__Dataset section__:

═══

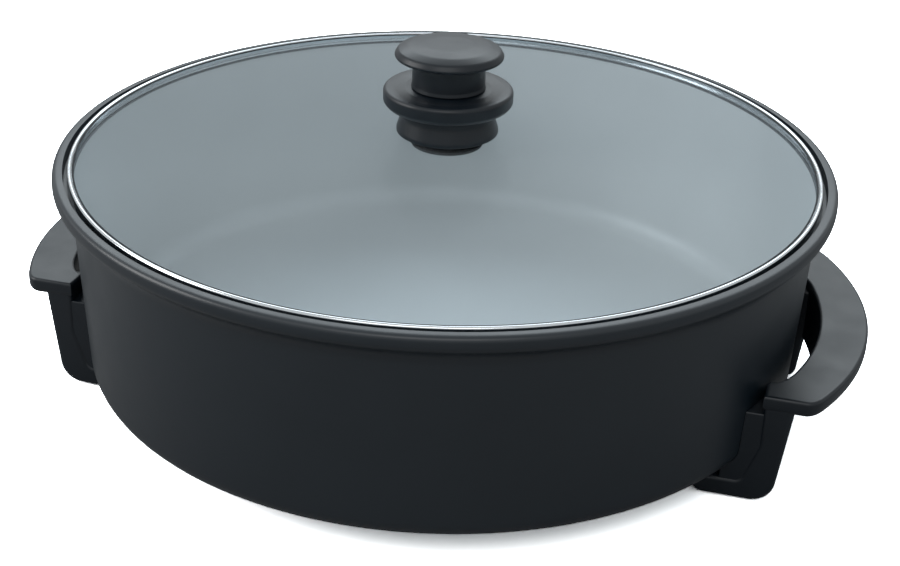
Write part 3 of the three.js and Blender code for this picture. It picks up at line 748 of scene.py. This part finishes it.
def makeSkirt():
    g = grip
    innerX, narrow = g["reach"] - g["width"] - g["innerArc"], g["innerArc"] + g["skirtInset"]
    wide = narrow + g["skirt"]
    outerTurn = math.degrees(math.asin(g["skirtHalf"] / wide))
    innerTurn = math.degrees(math.asin(g["skirtHalf"] / narrow))
    outline = arc(innerX, 0, wide, -outerTurn, outerTurn, 36)
    outline += arc(innerX, 0, narrow, innerTurn, -innerTurn, 36)
    skirt = slab("skirt", outline, g["skirtLow"], g["bottom"] + 5, 0.7, 0, [moulding])
    below = slab("below", box2(100, -300, 260, 300, 2), -200, 0, 0, 0, [moulding])
    moved(below, shift(0, g["skirtLevel"], g["skirtLow"])
          @ spin(-math.degrees(math.atan(g["skirtRise"])), "X"))
    return combine(skirt, [below], "DIFFERENCE")


# The leg at the positive side of Y, and what is cut from it.
def makeLeg(side):
    g, l = grip, leg
    top, webTop = g["bottom"] + l["inGrip"], g["bottom"] - l["webDrop"]
    corner = l["rearCorner"] if side > 0 else l["frontCorner"]
    outline = rounded([
        (l["toeEnd"], l["bottom"], 4), (l["outerFoot"], l["bottom"], corner),
        (l["outerTop"], top, 0), (l["innerTop"], top, 0),
        (l["innerTop"], l["heelHeight"], 8), (l["heel"], l["toeTop"], 4),
        (l["toeEnd"], l["toeTop"], 3)], closed=True, step=8)
    shaft = slab("leg", outline, l["near"], l["far"], l["edge"], l["edge"], [moulding],
                 place=standing)
    middle, half = l["screwY"], l["webHalf"]
    web = slab("web", box2(l["webInner"], l["toeTop"] - l["shell"], l["webOuter"], webTop, 1.4),
               middle - half, middle + half, 0.8, 0.8, [moulding], place=standing)
    room = half - l["shell"]
    pocket = slab("pocket", box2(140, l["toeTop"] + l["shell"], l["outerFoot"] - l["shell"],
                                 webTop - l["shell"], 1.5),
                  middle - room, middle + room, 1.2, 1.2, [moulding], place=standing)
    bore, headBore, depth = l["screwBore"], l["headBore"], l["headDepth"]
    hole = turned("hole", [(0, -3), (headBore + 0.4, -3), (headBore, 1.4), (headBore, depth),
                           (bore, depth), (bore, 16), (0, 16)], [moulding], around=40)
    hole.data.transform(shift(l["screwX"], middle))
    inner, outer = l["padX"]
    recess = slab("recess", box2(inner - gap, middle - l["padHalf"] - gap, outer + gap,
                                 middle + l["padHalf"] + gap, 3.3),
                  -3, l["padTop"] + gap, 0, 0.2, [moulding])
    made = [shaft, web], [pocket, hole, recess]
    if side < 0:
        for group in made:
            for obj in group:
                moved(obj, Matrix.Scale(-1, 4, (0, 1, 0)))
    return made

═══

__Request__:
Extract the listing in its entirety and repeat it exactly.

__Response to the task__:
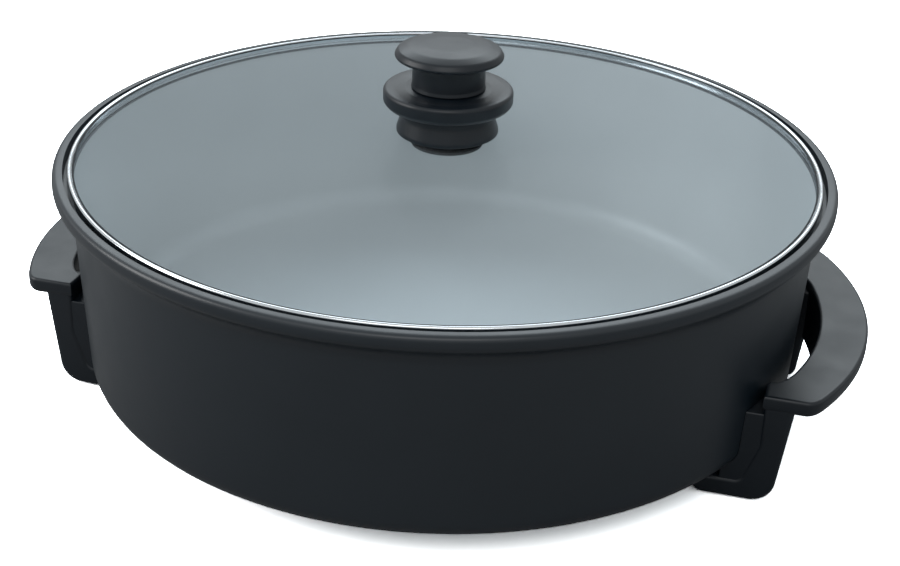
Write part 3 of the three.js and Blender code for this picture. It picks up at line 748 of scene.py. This part finishes it.
def makeSkirt():
    g = grip
    innerX, narrow = g["reach"] - g["width"] - g["innerArc"], g["innerArc"] + g["skirtInset"]
    wide = narrow + g["skirt"]
    outerTurn = math.degrees(math.asin(g["skirtHalf"] / wide))
    innerTurn = math.degrees(math.asin(g["skirtHalf"] / narrow))
    outline = arc(innerX, 0, wide, -outerTurn, outerTurn, 36)
    outline += arc(innerX, 0, narrow, innerTurn, -innerTurn, 36)
    skirt = slab("skirt", outline, g["skirtLow"], g["bottom"] + 5, 0.7, 0, [moulding])
    below = slab("below", box2(100, -300, 260, 300, 2), -200, 0, 0, 0, [moulding])
    moved(below, shift(0, g["skirtLevel"], g["skirtLow"])
          @ spin(-math.degrees(math.atan(g["skirtRise"])), "X"))
    return combine(skirt, [below], "DIFFERENCE")


# The leg at the positive side of Y, and what is cut from it.
def makeLeg(side):
    g, l = grip, leg
    top, webTop = g["bottom"] + l["inGrip"], g["bottom"] - l["webDrop"]
    corner = l["rearCorner"] if side > 0 else l["frontCorner"]
    outline = rounded([
        (l["toeEnd"], l["bottom"], 4), (l["outerFoot"], l["bottom"], corner),
        (l["outerTop"], top, 0), (l["innerTop"], top, 0),
        (l["innerTop"], l["heelHeight"], 8), (l["heel"], l["toeTop"], 4),
        (l["toeEnd"], l["toeTop"], 3)], closed=True, step=8)
    shaft = slab("leg", outline, l["near"], l["far"], l["edge"], l["edge"], [moulding],
                 place=standing)
    middle, half = l["screwY"], l["webHalf"]
    web = slab("web", box2(l["webInner"], l["toeTop"] - l["shell"], l["webOuter"], webTop, 1.4),
               middle - half, middle + half, 0.8, 0.8, [moulding], place=standing)
    room = half - l["shell"]
    pocket = slab("pocket", box2(140, l["toeTop"] + l["shell"], l["outerFoot"] - l["shell"],
                                 webTop - l["shell"], 1.5),
                  middle - room, middle + room, 1.2, 1.2, [moulding], place=standing)
    bore, headBore, depth = l["screwBore"], l["headBore"], l["headDepth"]
    hole = turned("hole", [(0, -3), (headBore + 0.4, -3), (headBore, 1.4), (headBore, depth),
                           (bore, depth), (bore, 16), (0, 16)], [moulding], around=40)
    hole.data.transform(shift(l["screwX"], middle))
    inner, outer = l["padX"]
    recess = slab("recess", box2(inner - gap, middle - l["padHalf"] - gap, outer + gap,
                                 middle + l["padHalf"] + gap, 3.3),
                  -3, l["padTop"] + gap, 0, 0.2, [moulding])
    made = [shaft, web], [pocket, hole, recess]
    if side < 0:
        for group in made:
            for obj in group:
                moved(obj, Matrix.Scale(-1, 4, (0, 1, 0)))
    return made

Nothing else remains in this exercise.